_Information provided_:
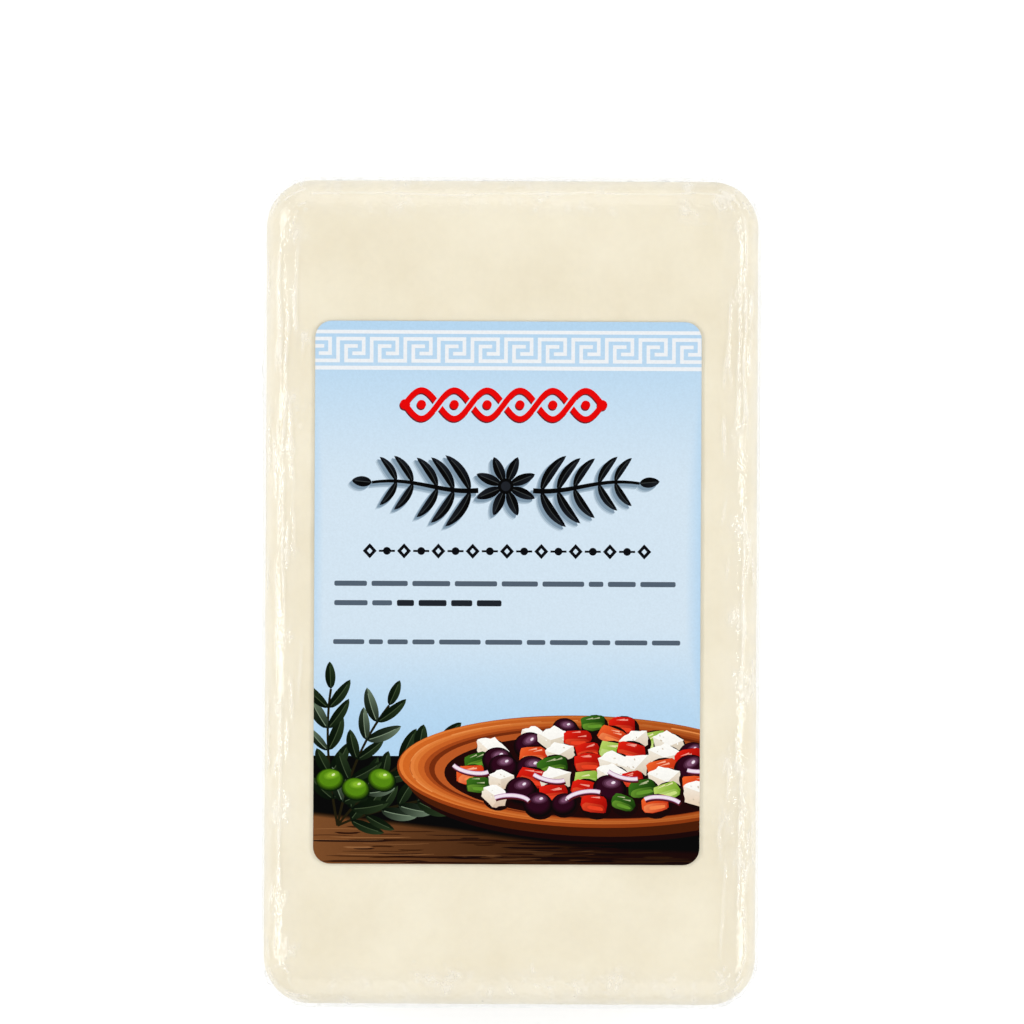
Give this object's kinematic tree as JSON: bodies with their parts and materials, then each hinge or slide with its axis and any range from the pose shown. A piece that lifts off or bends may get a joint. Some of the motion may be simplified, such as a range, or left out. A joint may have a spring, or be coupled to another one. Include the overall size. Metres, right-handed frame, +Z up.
{
  "type": "feta block",
  "caption": "Long block of feta with rounded edges, sealed in tight clear film whose ends are folded down flat, with a printed label on its top face.",
  "frame": {"origin": "middle of the underside, on the surface that the pack lies on", "axes": "+X across the label to its right, +Y along the loaf to the label's top, +Z up through the label"},
  "size_m": [0.1634, 0.2746, 0.0882],
  "materials": {
    "film": "glossy clear film, drawn tight and finely creased along the edges",
    "cheese": "moist cream-coloured cheese, faintly mottled",
    "label": "satin printed paper"
  },
  "bodies": {
    "root": {"bag": "film", "label": "label"}
  },
  "joints": []
}
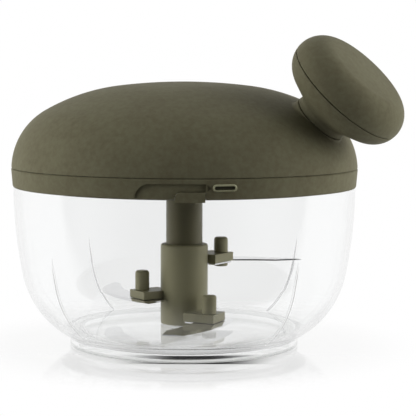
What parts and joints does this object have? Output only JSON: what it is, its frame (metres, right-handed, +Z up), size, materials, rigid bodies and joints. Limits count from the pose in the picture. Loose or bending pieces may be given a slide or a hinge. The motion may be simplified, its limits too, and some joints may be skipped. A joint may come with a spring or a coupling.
{
  "type": "crank food chopper",
  "caption": "Hand food chopper with a clear bowl, a lid whose dome is cranked by a tilted mushroom knob, and a geared knife with sickle blades.",
  "frame": {"origin": "on the bowl's axis, in the plane of the foot ring that the chopper stands on", "axes": "+Z up along the axis of bowl, dome and knife; -Y is the front, where the release tab is; +X is the side to which the knob leans at rest"},
  "size_m": [0.1668, 0.1512, 0.1351],
  "materials": {
    "olive_plastic": "matte, very finely grained, olive green",
    "clear_bowl": "clear polished plastic",
    "soft_rubber": "soft translucent grey silicone",
    "acetal": "off-white low-friction plastic",
    "steel": "turned stainless steel",
    "blade_steel": "bright ground stainless steel"
  },
  "bodies": {
    "bowl": {"bowl": "clear_bowl", "foot_ring": "soft_rubber", "centre_pin": "steel"},
    "lid": {"lid_body": "olive_plastic", "lid_seal": "soft_rubber", "shaft_bush": "acetal", "glide_ring": "acetal", "planet_axles": "steel", "gear_cover": "acetal", "cover_screws": "steel"},
    "release_tab": {"release_tab": "olive_plastic"},
    "planet_1": {"planet_gear_1": "acetal"},
    "planet_2": {"planet_gear_2": "acetal"},
    "planet_3": {"planet_gear_3": "acetal"},
    "crank": {"crank_dome": "olive_plastic", "drive_ring": "acetal", "dome_screws": "steel", "knob_bolt": "steel", "knob_washer": "steel"},
    "knob": {"knob_body": "olive_plastic", "knob_cap": "olive_plastic"},
    "drive": {"drive_shaft": "olive_plastic", "sun_gear": "acetal", "shaft_washer": "steel", "shaft_screw": "steel"},
    "knife": {"knife_hub": "olive_plastic", "blade_pegs": "olive_plastic", "blade_low": "blade_steel", "blade_mid": "blade_steel", "blade_top": "blade_steel"}
  },
  "joints": [
    {"name": "lid_lift", "type": "slide", "parent": "bowl", "child": "lid", "axis": [0, 0, 1], "range_m": [0, 0.06]},
    {"name": "crank_turn", "type": "hinge", "parent": "lid", "child": "crank", "pos_m": [0, 0, 0.08], "axis": [0, 0, 1], "continuous": true},
    {"name": "knob_spin", "type": "hinge", "parent": "crank", "child": "knob", "pos_m": [0.06763, -0.03596, 0.1126], "axis": [0.6243, -0.332, 0.7071], "continuous": true},
    {"name": "planet_turn_1", "type": "hinge", "parent": "lid", "child": "planet_1", "pos_m": [0.02728, 0.01575, 0.081], "axis": [0, 0, 1], "continuous": true},
    {"name": "planet_turn_2", "type": "hinge", "parent": "lid", "child": "planet_2", "pos_m": [-0.02728, 0.01575, 0.081], "axis": [0, 0, 1], "continuous": true},
    {"name": "planet_turn_3", "type": "hinge", "parent": "lid", "child": "planet_3", "pos_m": [0, -0.0315, 0.081], "axis": [0, 0, 1], "continuous": true},
    {"name": "shaft_turn", "type": "hinge", "parent": "lid", "child": "drive", "pos_m": [0, 0, 0.08], "axis": [0, 0, 1], "continuous": true},
    {"name": "knife_turn", "type": "hinge", "parent": "bowl", "child": "knife", "pos_m": [0, 0, 0.02], "axis": [0, 0, 1], "continuous": true},
    {"name": "tab_flex", "type": "hinge", "parent": "lid", "child": "release_tab", "pos_m": [0.0082, -0.07415, 0.0708], "axis": [0, 0, 1], "range_deg": [0, 8], "stiffness_Nm_per_rad": 0.05}
  ],
  "couplings": [
    {"joint": "planet_turn_1", "follows": "crank_turn", "ratio": 2.75},
    {"joint": "planet_turn_2", "follows": "crank_turn", "ratio": 2.75},
    {"joint": "planet_turn_3", "follows": "crank_turn", "ratio": 2.75},
    {"joint": "shaft_turn", "follows": "crank_turn", "ratio": -3.6667},
    {"joint": "knife_turn", "follows": "crank_turn", "ratio": -3.6667}
  ]
}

_What you have to do_: Every line holding "this" should be copied out.

_Task solution_:
Give this object's kinematic tree as JSON: bodies with their parts and materials, then each hinge or slide with its axis and any range from the pose shown. A piece that lifts off or bends may get a joint. Some of the motion may be simplified, such as a range, or left out. A joint may have a spring, or be coupled to another one. Include the overall size. Metres, right-handed frame, +Z up.
What parts and joints does this object have? Output only JSON: what it is, its frame (metres, right-handed, +Z up), size, materials, rigid bodies and joints. Limits count from the pose in the picture. Loose or bending pieces may be given a slide or a hinge. The motion may be simplified, its limits too, and some joints may be skipped. A joint may come with a spring or a coupling.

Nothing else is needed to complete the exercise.